Several “data lakehouse” vendors such as Databricks and Dremio do couple compute and storage. The benefits you get from it, including performance, additional features, and resources may be well-suited for your specific needs. But the performance improvements in lakehouses still come mostly from caching, which only works well with reporting and other “repetitive” workloads where you use the same data multiple times. They are not not as well suited for interactive or ad hoc analytics that need new data from storage. Lakehouses can also restrict access and cost more because they require you to access the data through their engine.
A lakehouse may be good-enough performance for certain use cases, and you should consider them. Databricks is great for ETL and data processing in general, and Delta Lake makes it even better. Just make sure you choose a data lake architecture that ensures all your downstream analytics will be able to consume your data. That includes data warehouses.
High performance analytic apps with analytics databases
If you have a data warehouse, why do you need an analytics database?
That brings us to the second big challenge with data warehouses: most are too slow to support interactive analytics at today’s data scale, especially with big data. No matter what improvements were made in the past, the growth in big data continued to overwhelm most deployments.
In response, a host of specialized analytics database startups emerged to deliver performance for specific types of data and analytics. This included timeseries databases like InfluxDB and TimescaleDB, as well as hybrid timeseries databases like Druid, Clickhouse, and Pinot. Elastic and other search databases also emerged for search and related analytics against unstructured data.
The hybrid timeseries database vendors focused on making performance great for specific types of “ad hoc” analytics such as group by and filter operations, not just time-oriented aggregations and metrics. Most implemented what was basically a single wide table with specialized indexes. They believed they needed to sacrifice general-purpose analytics to get sub-second performance. The most obvious example is joins.
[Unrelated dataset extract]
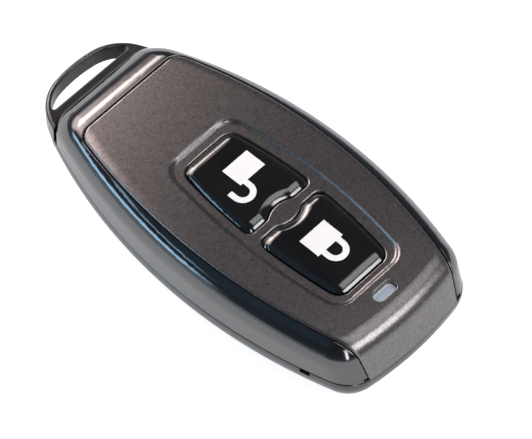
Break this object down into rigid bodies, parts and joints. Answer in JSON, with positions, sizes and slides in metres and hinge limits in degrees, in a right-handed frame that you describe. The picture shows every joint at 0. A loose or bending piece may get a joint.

While Clickhouse and Druid do support fact-to-dimension table joins, they are not used for analytics as much as limiting changes in data to the dimension tables so that the fact table does not need to be re-ingested.
All of these databases require you to perform extensive ETL to structure the data as a single wide fact table, or a single merged message. Most manage their own ingestion process, performing compression, indexing, and other optimizations as they load each file or message into the table.
Once you adopt a specialized database, by the time you get to version 2.0 of a project you should see the big challenge. With an analytics database, you need to know in advance what your data is and what you’re looking for. The moment you need new data, or more detailed data, you often need to rerun your ETL and reingest all your data.
Analytics databases also do not decouple storage and compute. It means queries and workloads are not easily isolated. As a result, most deployments end up putting in the same rigid controls we saw with traditional data warehouses to prevent rogue queries or new data from impacting others. That eventually cripples the ability to add new analytics, which can stifle innovation and prevent new insights.
In short, analytics databases are a solid option for specific types of analytic apps where the data and the analytics do not change (much.) But they are not good for general-purpose analytics, ad hoc analytics, or for any kind of use case such as root cause analysis or troubleshooting new issues that may need new data and ad hoc combined.
Search - I still haven’t found what I’m looking for
Every time I see an Elastic cluster with analytics, I think about that U2 song “I still haven’t found what I’m looking for.” Elastic is great for search. But it can become really expensive to implement analytics with Elastic. Elastic’s analytics is not built on a columnar store. It needs to build indexes to support each type of query. In other words, Elastic will work for you when you do not know the structure of the data but you do know the structure of the analytics. Once you find something you want to watch for and have all the data in Elastic, it can work. But if you build a lot of indexes on Elastic, it can end up being a huge cost and take a long time to load. I remember seeing one deployment that took 10 hours to load 250GB of data into Elastic, mostly because of the time needed to build all the indexes.
There are definitely some types of monitoring and other analytics that make sense with Elastic. But before your analytics get too big on Elastic, make sure to evaluate your alternatives.
General-purpose analytics with data warehouses
Data warehouses were created to let anyone perform any analytics against structured, high quality data. In other words, you know the data in advance, but not the analytics. Decoupled storage and compute means a modern cloud data warehouse can now support almost any scale and allow any new analytics and new insights without disrupting others.
There is no alternative to a data warehouse for general-purpose analytics if you need performance. A data lake cannot replace a data warehouse if performance and simplicity matter. Nor can a data warehouse replace a data lake because data lakes give data engineers self-service analytics. You should have both.
But now there is an alternative to specialized databases. Data warehouses with decoupled storage and compute are increasingly able to support high performance analytics even better than today’s specialized databases. This should not be too surprising. There is no reason a great SQL query optimization and execution can’t be as good if it implements indexing and pre-compute. It’s just that existing data warehouse vendors didn’t do the work. Decoupled storage and compute actually reduces the amount of data used, because each query only pulls the data it needs. It doesn’t have to scan the entire table each time, and doesn’t have to share resources.
Firebolt has shown that you can have the speed of Clickhouse or Druid with the simplicity and flexibility of Snowflake, and about 1/10th the cost of Snowflake, from gigabyte to petabyte scale. Many of our customers already had a data warehouse and databases like Druid, and decided to add Firebolt.
Make future choices easier
Choosing the right analytics engine is getting easier, in part because data warehouses are getting faster and can cover more high performance analytics use cases. But you can make it even easier on yourself with two simple rules.
First, make sure you reach out internally to see what other analytics engines are being used, both to learn from them and leverage their expertise. You’ll hopefully end up with fewer technologies and a good pool of internal resources.
Second, look ahead before you leap. Build out your 1-3 year analytics roadmap before you choose another analytics engine. Think about your data growth, how your analytics need to change in each project, and your analytics needs for your future projects. You may find that the broader analytics capabilities, flexibility, and multi-workload support you get with a high-performance data warehouse better suits your broader needs than choosing yet another specialized analytics database one project at a time.